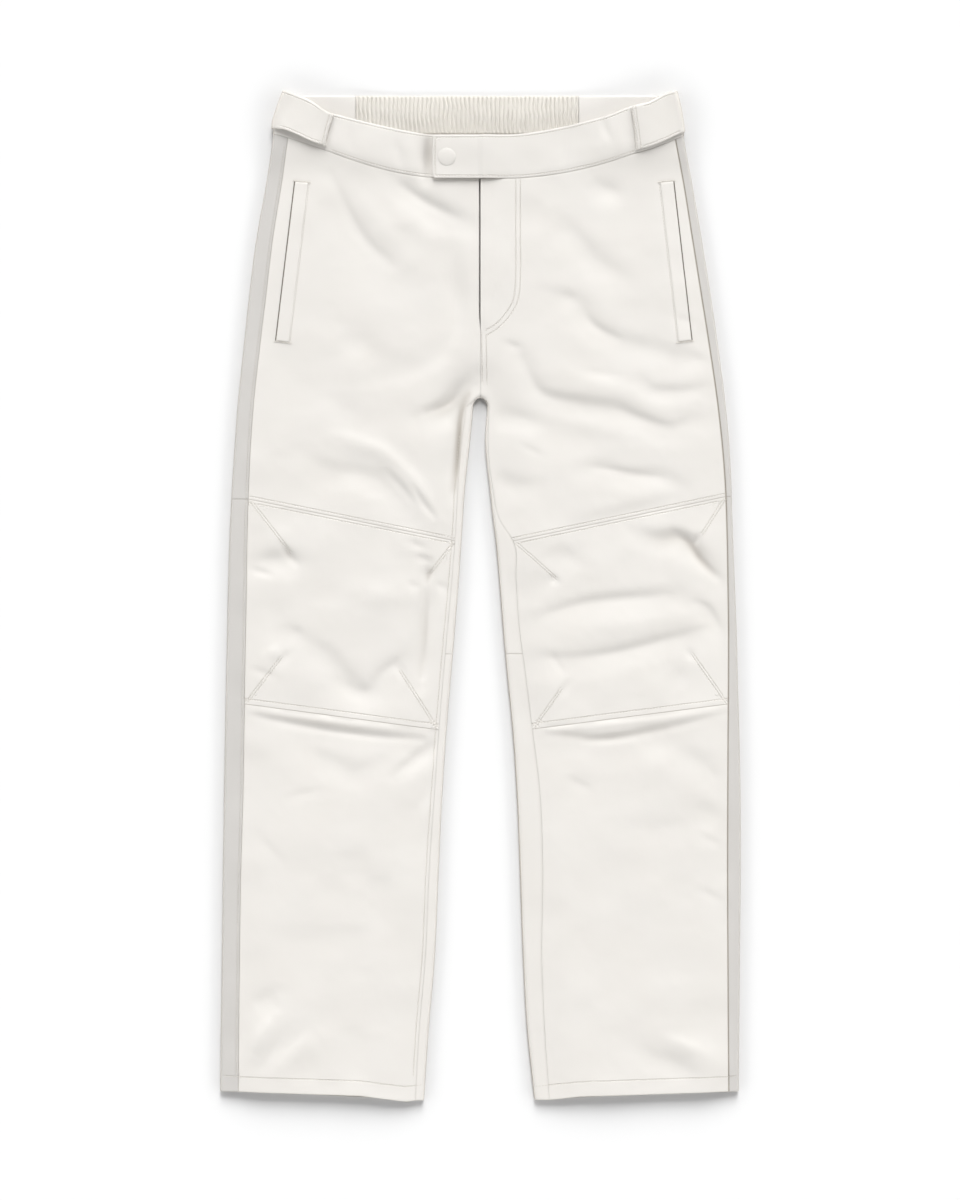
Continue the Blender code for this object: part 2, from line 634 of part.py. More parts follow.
def around(side, places, edges, rows, behind):
    """Places of a band from the front (x of each column), round the outer fold and on along the back.

    The edges are four lines: top and lower edge on the front, top and lower edge on the back.
    """
    corner = FOLD_RADIUS * (1 - np.sqrt(0.5))
    offsets = np.array([FOLD_RADIUS, corner, 0.0, corner, FOLD_RADIUS, *behind])
    share = np.linspace(0.0, 1.0, rows + 1)[:, None]
    ahead = len(places)
    face = np.array([[FRONT] * (ahead + 2) + [BACK] * (len(offsets) - 2)])
    seam_fold = smooth_table(LEGS[side], OUTER_FOLD, WAIST_AT_FOLD)
    narrower = smooth_table(LEGS[side], OUTER_FOLD, WAIST_AT_FOLD * share) / seam_fold
    spread = blend(1.0, narrower, ease(np.abs(places)[None, :] / seam_fold))
    front_x = places[None, :] * spread
    x = np.hstack([front_x, side * np.full((rows + 1, len(offsets)), SIDE_GUESS)])
    top, lower, back_upper, back_lower = edges
    for _ in range(SETTLE_ROUNDS):
        on_front = blend(top(x), lower(x), share)
        on_back = blend(back_upper(np.abs(x)), back_lower(np.abs(x)), share)
        down = np.where(face == FRONT, on_front, on_back)
        fold = smooth_table(LEGS[side], OUTER_FOLD, down[:, ahead:])
        x = np.hstack([front_x, side * (fold - offsets)])
    return x, down, face


def front_edge(side, column, past_centre):
    """One edge of the front waist as a line over x, with its own level on the far side of the centre."""
    return lambda x: np.where(x * side < 0, past_centre, smooth_table(WAISTS[side], column, np.abs(x)))


def front_band(side, name, leather, panel_places):
    """A front waistband, whose columns meet those of the thigh panel below it."""
    half = 0.5 * SEAM_GAP
    seam = front_edge(side, WAIST_SEAM, EXTENSION_BOTTOM)
    edges = (
        front_edge(side, BAND_TOP, EXTENSION_TOP),
        lambda x: seam(x) - half,
        back_top,
        lambda across: back_seam(side, across) - half,
    )
    places = side * panel_places[::-1]
    if side == LEFT:
        places = np.concatenate((np.linspace(EXTENSION_END, EXTENSION_NEAR, EXTENSION_COLUMNS), places))
    fold = smooth_table(LEGS[side], OUTER_FOLD, WAIST_AT_FOLD) - FOLD_RADIUS
    places = np.append(places, 0.5 * (places[-1] + side * fold))
    band = around(side, places, edges, BAND_ROWS, [SIDE_SEAM_BEHIND - half])
    over = ease((EXTENSION_LEVEL + EXTENSION_EASE - band[0]) / EXTENSION_EASE) * (side == LEFT)
    wall("waistband_front_" + name, leather, band, BAND_WALL, blend(BAND_LIFT, EXTENSION_LIFT, over))


def side_tab(side, name, leather):
    """An adjuster tab: it lies on the band from its front stitching, round the side and along the back.

    Its lower edge stands off the band more and more towards the side.
    """
    level = np.linspace(TAB_FRONT[side], PEAK_ACROSS, TAB_COLUMNS)
    edges = (
        lambda x: smooth_table(WAISTS[side], BAND_TOP, np.abs(x)) + TAB_INSET,
        front_edge(side, TAB_EDGE, 0.0),
        lambda across: back_top(across) + TAB_INSET,
        lambda across: blend(
            TAB_BACK_EDGE, WAISTS[side][-1, TAB_EDGE], ease((across - BACK_LEVEL) / BACK_LEVEL_EASE)
        ),
    )
    behind = [SIDE_SEAM_BEHIND, 0.5 * (SIDE_SEAM_BEHIND + TAB_BEHIND), TAB_BEHIND]
    x, down, face = around(side, side * level[:-1], edges, BAND_ROWS, behind)
    share = np.linspace(0.0, 1.0, BAND_ROWS + 1)[:, None]
    free = ease((np.abs(x) - TAB_FRONT[side]) / TAB_FREE_EASE) * ease(edge_distance(x, down) / TAB_FOLD_EASE)
    lift = TAB_LIFT + TAB_STAND[side] * share**2 * free * (face == FRONT)
    wall("side_tab_" + name, leather, (x, down, face), TAB_WALL, lift)


def back_band(side, name, leather, elastic_end):
    """The plain stretch of the back waistband between the side seam and the elastic."""
    half = 0.5 * SEAM_GAP
    share = np.linspace(0.0, 1.0, BACK_BAND_COLUMNS)[None, :]
    rows = np.linspace(0.0, 1.0, BAND_ROWS + 1)[:, None]
    across = blend(SIDE_GUESS, elastic_end, share) * np.ones(rows.shape)
    for _ in range(SETTLE_ROUNDS):
        down = blend(back_top(across), back_seam(side, across) - half, rows)
        start = smooth_table(LEGS[side], OUTER_FOLD, down) - SIDE_SEAM_BEHIND - half
        across = blend(start, elastic_end + half, share)
    wall("waistband_back_" + name, leather, (side * across, down, BACK), BAND_WALL, BAND_LIFT)


def elastic_band(gathered):
    """The gathered back of the waist: its upper side is a row of even ruffles over a flat underside."""
    half = 0.5 * SEAM_GAP
    x = np.linspace(ELASTIC_RIGHT + half, ELASTIC_LEFT - half, 2 * GATHERS + 1)[None, :]
    foot = BACK_SEAM - half
    down = np.array([BACK_TOP, BACK_TOP + ELASTIC_TOP, foot - ELASTIC_HEM, foot])[:, None]
    crest = np.arange(2 * GATHERS + 1) % 2
    thickness = BAND_WALL - 0.5 * GATHER_DEPTH + GATHER_DEPTH * np.array(FULLNESS)[:, None] * crest
    wall("waistband_back_elastic", gathered, (x, down, BACK), thickness, BAND_LIFT)


def pocket_welt(side, name, leather):
    """A welt: a narrow double strip that lies along the pocket opening."""
    (top, top_down), (foot, foot_down) = WELT_LINE[side]
    length = np.hypot(foot - top, foot_down - top_down)
    run = np.array([(foot - top) / length, (foot_down - top_down) / length])
    along = np.linspace(0.0, length, WELT_ROWS)[:, None]
    aside = np.linspace(-0.5, 0.5, 3)[None, :] * WELT_WIDTH
    across = top + run[0] * along + run[1] * aside
    down = top_down + run[1] * along - run[0] * aside
    wall("pocket_welt_" + name, leather, (side * across, down, FRONT), WELT_WALL, WELT_LIFT)


def snap_button(leather):
    """The covered cap of the snap, a low dome on the band's extension."""
    turns = np.linspace(0.0, 2 * np.pi, SNAP_SIDES, endpoint=False)
    base = EXTENSION_LIFT + SEAM_GAP
    vertices, faces = [], []
    for reach, height in SNAP_PROFILE[1:]:
        x = SNAP_ACROSS + SNAP_RADIUS * reach * np.cos(turns)
        down = SNAP_DOWN - SNAP_RADIUS * reach * np.sin(turns)
        points, normals = surface(x, down, FRONT)
        vertices += list((points + normals * (base + SNAP_HEIGHT * height)) * MM)
    points, normals = surface(np.array([SNAP_ACROSS]), np.array([SNAP_DOWN]), FRONT)
    top, foot = len(vertices), len(vertices) + 1
    vertices += [(points + normals * (base + SNAP_HEIGHT))[0] * MM, (points + normals * base)[0] * MM]
    count = len(turns)
    for k in range(count):
        after = (k + 1) % count
        faces.append((top, k, after))
        for ring in range(len(SNAP_PROFILE) - 2):
            low = ring * count
            faces.append((low + k, low + count + k, low + count + after, low + after))
        last = (len(SNAP_PROFILE) - 2) * count
        faces.append((foot, last + after, last + k))
    finish("snap_button", leather, np.array(vertices), faces)


def build():
    leather = new_material("off_white_leather", (0.871, 0.855, 0.807), 0.48)
    grey = new_material("pale_grey_leather", (0.708, 0.694, 0.665), 0.5)
    gathered = new_material("gathered_waist_leather", (0.823, 0.791, 0.723), 0.55)
    elastic_ends = {RIGHT: -ELASTIC_RIGHT, LEFT: ELASTIC_LEFT}
    for side, name in ((RIGHT, "right"), (LEFT, "left")):
        thigh = leg(side, name, leather, grey)
        front_band(side, name, leather, thigh[0][0])
        side_tab(side, name, leather)
        back_band(side, name, leather, elastic_ends[side])
        pocket_welt(side, name, leather)
    elastic_band(gathered)
    snap_button(leather)


for old in list(bpy.data.objects):
    bpy.data.objects.remove(old, do_unlink=True)
pants = bpy.data.collections.new("motorcycle_pants")
bpy.context.scene.collection.children.link(pants)
build()
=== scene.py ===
# %% [markdown]
# # Leather motorcycle pants, laid flat
# The real thing is a pair of straight leather trousers, cut from some twenty pieces of soft full-grain
# leather and sewn with the seams folded under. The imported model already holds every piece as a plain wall
# at its real size and place. This lesson gives each of them its leather: finer creases, rolled seams,
# stitching and grain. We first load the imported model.

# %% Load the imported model
import json

import bpy
import numpy as np
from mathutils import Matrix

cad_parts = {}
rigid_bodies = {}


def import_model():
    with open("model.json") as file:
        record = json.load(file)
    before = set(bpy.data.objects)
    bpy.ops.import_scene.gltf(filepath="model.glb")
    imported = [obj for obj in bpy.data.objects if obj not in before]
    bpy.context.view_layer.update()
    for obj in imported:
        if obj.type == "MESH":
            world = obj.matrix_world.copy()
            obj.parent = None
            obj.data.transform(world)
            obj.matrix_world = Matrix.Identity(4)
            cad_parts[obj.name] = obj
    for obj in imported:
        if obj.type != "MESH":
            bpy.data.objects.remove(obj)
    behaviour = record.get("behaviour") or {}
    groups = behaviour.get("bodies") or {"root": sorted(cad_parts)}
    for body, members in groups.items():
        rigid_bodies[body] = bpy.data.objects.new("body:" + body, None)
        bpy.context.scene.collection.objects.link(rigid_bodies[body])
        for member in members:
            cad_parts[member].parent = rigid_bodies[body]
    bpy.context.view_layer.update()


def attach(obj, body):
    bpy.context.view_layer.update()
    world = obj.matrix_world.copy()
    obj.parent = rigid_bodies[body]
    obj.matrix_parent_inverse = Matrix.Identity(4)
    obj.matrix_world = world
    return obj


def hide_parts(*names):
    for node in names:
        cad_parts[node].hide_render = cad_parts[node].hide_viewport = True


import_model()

# %% [markdown]
# ## Sizes
# A maker measures trousers across from the centre line and down from the top of the waist, so we do the
# same, in millimetres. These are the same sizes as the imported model's, which keeps every new piece on its
# solid, but for the seams: sewn leather meets, so its pieces lie closer together here. The wearer's right
# is at -X, so "across" times the side's sign gives x.

# %% Sizes of the cut
MM = 0.001
LENGTH = 1089.8
FOLD_RADIUS = 3.0
LEATHER = 1.4
SEAM_GAP = 0.16
HALF = 0.5 * SEAM_GAP
STRIPE_WIDTH = 40.0
HEM_HEIGHT = 16.0
PUFF, PUFF_EASE = 3.2, 50.0
RELIEF_LIMIT, RELIEF_EASE = 4.2, 16.0
ARCH_TOP, ARCH_HEIGHT = 332.0, 10.0
ARCH_BASE = ARCH_TOP + ARCH_HEIGHT
RIGHT, LEFT = -1, 1
FRONT, BACK = 1, -1
SIDES = ((RIGHT, "right"), (LEFT, "left"))

# %% [markdown]
# ## The cut of each leg
# Each row gives a place down the leg and four distances from the centre line: the outer fold, the seam
# beside the grey stripe, the inner fold and the inner seam. A smooth curve through the rows gives the
# outline between them. The two legs differ a little, as real ones do when they are laid out by hand.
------
__Goal__:
Exactly reproduce the stretch from the line with "for side, name" through the line with "before = set(bpy.data.objects)", including both ends and nothing else.

__Reply__:
    for side, name in ((RIGHT, "right"), (LEFT, "left")):
        thigh = leg(side, name, leather, grey)
        front_band(side, name, leather, thigh[0][0])
        side_tab(side, name, leather)
        back_band(side, name, leather, elastic_ends[side])
        pocket_welt(side, name, leather)
    elastic_band(gathered)
    snap_button(leather)


for old in list(bpy.data.objects):
    bpy.data.objects.remove(old, do_unlink=True)
pants = bpy.data.collections.new("motorcycle_pants")
bpy.context.scene.collection.children.link(pants)
build()
=== scene.py ===
# %% [markdown]
# # Leather motorcycle pants, laid flat
# The real thing is a pair of straight leather trousers, cut from some twenty pieces of soft full-grain
# leather and sewn with the seams folded under. The imported model already holds every piece as a plain wall
# at its real size and place. This lesson gives each of them its leather: finer creases, rolled seams,
# stitching and grain. We first load the imported model.

# %% Load the imported model
import json

import bpy
import numpy as np
from mathutils import Matrix

cad_parts = {}
rigid_bodies = {}


def import_model():
    with open("model.json") as file:
        record = json.load(file)
    before = set(bpy.data.objects)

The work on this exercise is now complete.